Era sekarang tidak bisa lagi dipungkiri. Sistem mekanika digital yang dikupas dalam frame paradigma komputerisasi-informatik, memilih sibernetika total sebagai ruh kehidupan sehari-hari, yang pada akhirnya membentuk otomata seluler bersosial, politik, kesenian dan ke budayaan.

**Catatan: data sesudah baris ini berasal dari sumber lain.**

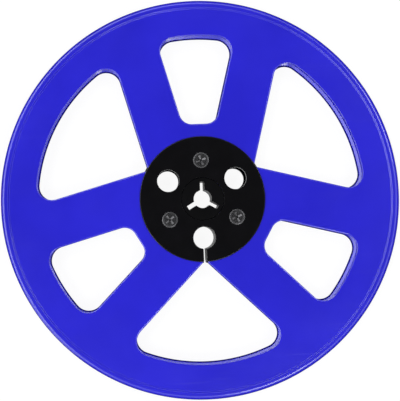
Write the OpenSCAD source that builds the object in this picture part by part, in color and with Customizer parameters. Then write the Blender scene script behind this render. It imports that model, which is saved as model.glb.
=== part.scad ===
// Open-reel audio tape spool with a small hub, built like the real one: a moulded drum that the tape
// winds on, a windowed flange and a thin hub plate on each side of it, and three screws a side.
// The reel lies on its rear hub plate, with its axis along +Z and its tape slot at -Y.
// Everything is drawn from the middle plane outwards, and the rear side mirrors the front side.

/* [Flanges] */
// Diameter over the rim
flange_d = 177.8; // [165:0.1:190]
// Thickness of the web
flange_t = 1.5; // [1.2:0.1:2]
// Clear width between the flanges, which takes 6.3 mm wide tape
tape_gap = 7.9; // [7.4:0.1:9]
// Width of the raised bead round the rim
bead_w = 3.6; // [2:0.1:5]
// Height of that bead above the web
bead_h = 0.4; // [0.2:0.05:0.8]
// Rounding of the rim's two edges
rim_round = 0.8; // [0.3:0.05:0.8]

/* [Windows] */
// Width of the ring outside the windows
ring_w = 15.2; // [12:0.1:20]
// Width of each spoke
spoke_w = 20.6; // [18:0.1:24]
// Angle between a spoke's edges and the middle line of the small window beside it
spoke_splay = 15; // [12:0.5:18]
// Distance from the axis to the point of a large window
large_tip_r = 27.3; // [26:0.1:29]
// Distance from the axis to the inner edge of a small window
small_inner_r = 33.5; // [31:0.1:40]
// Corner radius beside the ring
outer_corner_r = 6; // [3:0.1:8]
// Corner radius at the inner edge of a small window
inner_corner_r = 4.2; // [2:0.1:5.5]
// Corner radius at the point of a large window
tip_round = 1; // [0.4:0.1:2]
// Width of the chamfer that breaks the windows' edges
edge_break = 0.4; // [0.2:0.05:0.5]

/* [Hub drum] */
// Diameter of the face that the tape winds on
drum_d = 57; // [56:0.1:60]
// Thickness of the drum's outer wall
drum_wall = 2; // [1.5:0.1:2.5]
// Diameter of the centre boss that carries the flanges and hub plates
boss_d = 19.1; // [17.6:0.1:20]
// Chamfer round the boss's two ends
boss_chamfer = 0.2; // [0.1:0.05:0.3]
// Thickness of the web across the middle of the drum
web_t = 1.6; // [1.2:0.1:2.4]
// Thickness of the radial ribs and of the slot's two cheeks
rib_t = 1.4; // [1:0.1:1.8]
// How far the ribs stop short of the flanges
rib_gap = 0.4; // [0.2:0.1:1]
// Diameter of the spindle bore
spindle_d = 8.1; // [8:0.05:8.2]
// Width of each keyway
keyway_w = 2; // [1.8:0.05:2.1]
// Distance from the axis to the end of a keyway
keyway_r = 7.7; // [7:0.1:8]

/* [Finger holes and tape slot] */
// Radius of the circle that the finger holes and screws share
station_r = 17.3; // [16.8:0.1:18]
// Diameter of the finger holes
finger_d = 9.8; // [9:0.1:11]
// Wall of the tube round each finger hole
finger_wall = 1.4; // [1:0.1:1.8]
// How much wider the flange is cut round the finger holes and the slot, on each side
flange_relief = 0.3; // [0.2:0.05:0.5]
// Width of the slot that takes the end of the tape
slot_w = 1.2; // [1:0.1:2]

/* [Hub plates] */
// How far a hub plate's edge stops short of the face that the tape winds on
plate_inset = 0.5; // [0.2:0.1:1.5]
// Thickness of a hub plate
plate_t = 0.9; // [0.8:0.05:1.5]
// Chamfer round its outer edge
plate_chamfer = 0.3; // [0.1:0.05:0.5]
// Diameter of the screw cups under it, which pass through the flange
cup_d = 9.2; // [8.8:0.1:9.6]
// Radial clearance of every piece that locates on another
fit_gap = 0.1; // [0.05:0.01:0.2]
// Clearance between the bottom of a screw cup and the drum
seat_gap = 0.05; // [0.02:0.01:0.1]

/* [Screws] */
// Diameter of the head
head_d = 7; // [6.4:0.1:7.4]
// Rise of the head's crown
crown_h = 0.4; // [0.2:0.05:0.6]
// Height of the head's straight edge
head_edge = 0.25; // [0.1:0.05:0.4]
// Diameter of the neck under the head
neck_d = 3.5; // [3:0.1:4]
// Core diameter of the thread
core_d = 2.9; // [2.5:0.1:3.2]
// How deep the thread reaches into the drum
grip = 3.3; // [2.5:0.1:3.5]
// Span of the cross recess
cross_span = 4.4; // [3.6:0.1:4.6]
// Width of its wings
cross_w = 0.95; // [0.7:0.05:1.2]
// Depth of the recess under the crown
cross_depth = 1.9; // [1.2:0.1:2]
// How far each screw on a side happens to be turned
screw_turns = [20, 8, 52]; // [0:1:90]

/* [Hidden] */
$fn = 96;

flange_color = "mediumblue";
hub_color = [0.08, 0.08, 0.09];
plate_color = [0.12, 0.12, 0.13];
screw_color = [0.35, 0.35, 0.37];

// Levels above the middle plane: inner and outer face of the flange, outer face of the hub plate
inner_z = tape_gap / 2;
outer_z = inner_z + flange_t;
plate_z = outer_z + plate_t;

flange_r = flange_d / 2;
plate_d = drum_d - 2 * plate_inset;
window_r = flange_r - ring_w;
overcut = 1;
// Largest turn between two points of a window's corner
corner_angle_step = 7.5;
// How far the chamfers' cutters rise above a flange's face
face_margin = 0.1;

// Directions of the finger holes, the screws and the two kinds of window
finger_angles = [30, 150, 270];
screw_angles = [90, 210, 330];
large_angles = finger_angles;
small_angles = screw_angles;
rib_angles = concat(finger_angles, screw_angles);
slot_angle = 270;

// A spoke's edges are parallel, so the two kinds of window share its direction and width
large_half = 60 - spoke_splay;
small_tip_r = (spoke_w - large_tip_r * sin(large_half)) / sin(spoke_splay);

// Width of the tape slot through a flange
flange_slot_w = slot_w + 2 * flange_relief;

// Centres of the corners next to the hub
tip_centre = [edge_base(large_tip_r, large_half, tip_round), 0];
corner_centre = inner_centre(small_tip_r, spoke_splay, small_inner_r, inner_corner_r);

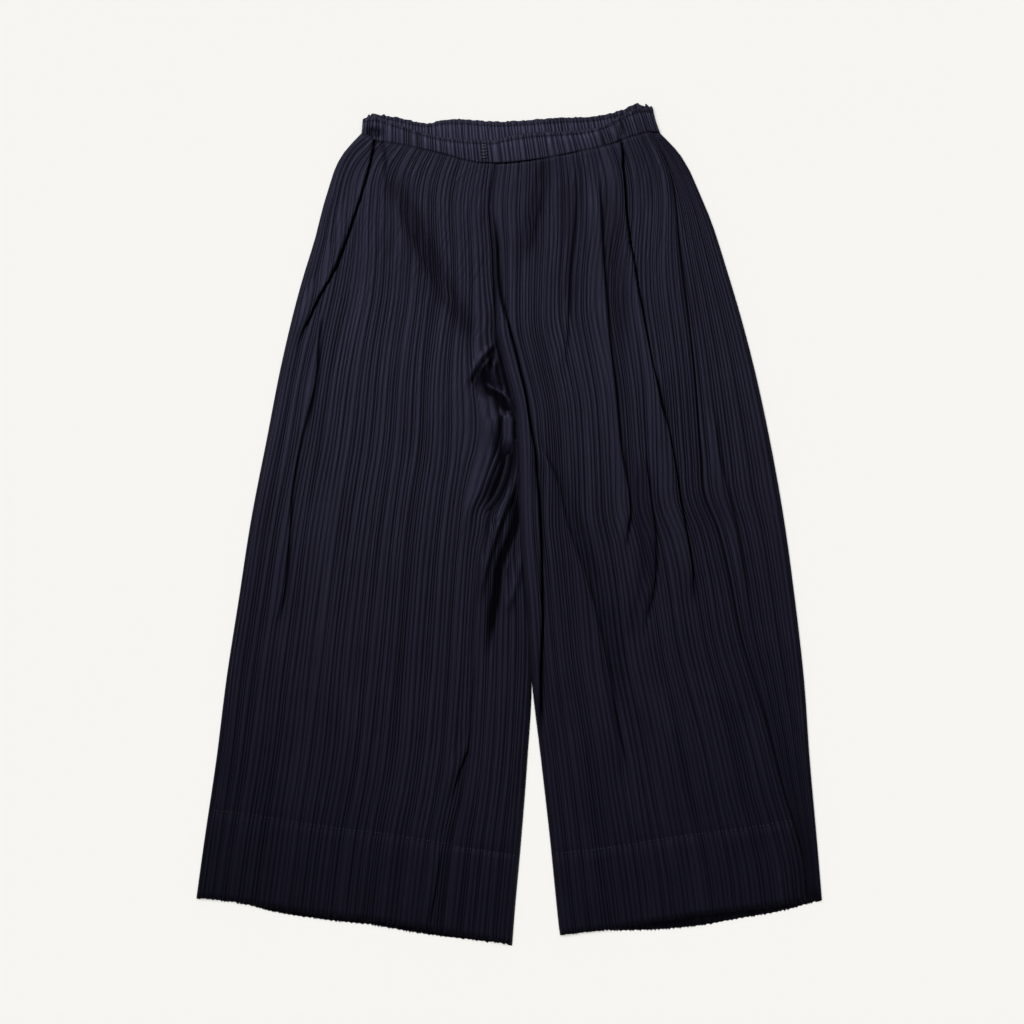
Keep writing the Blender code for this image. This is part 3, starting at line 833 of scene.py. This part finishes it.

Dunia internet dipandang sebagai jaringan komputer besar dan sekaligus sebagai prosesor dari rangkaian sistem jaringan komputer global. Sedangkan rangkaian komputer-komputer kecil sebagai penyangga atau mikroprosesor internet dari rangkaian jaringan besar tersebut. Dalam sistem semacam ini, manusia baik secara individu, komunitas, negara dan peradabannya, telah menjadi obyektifitas dari subyektifitas sibernetika.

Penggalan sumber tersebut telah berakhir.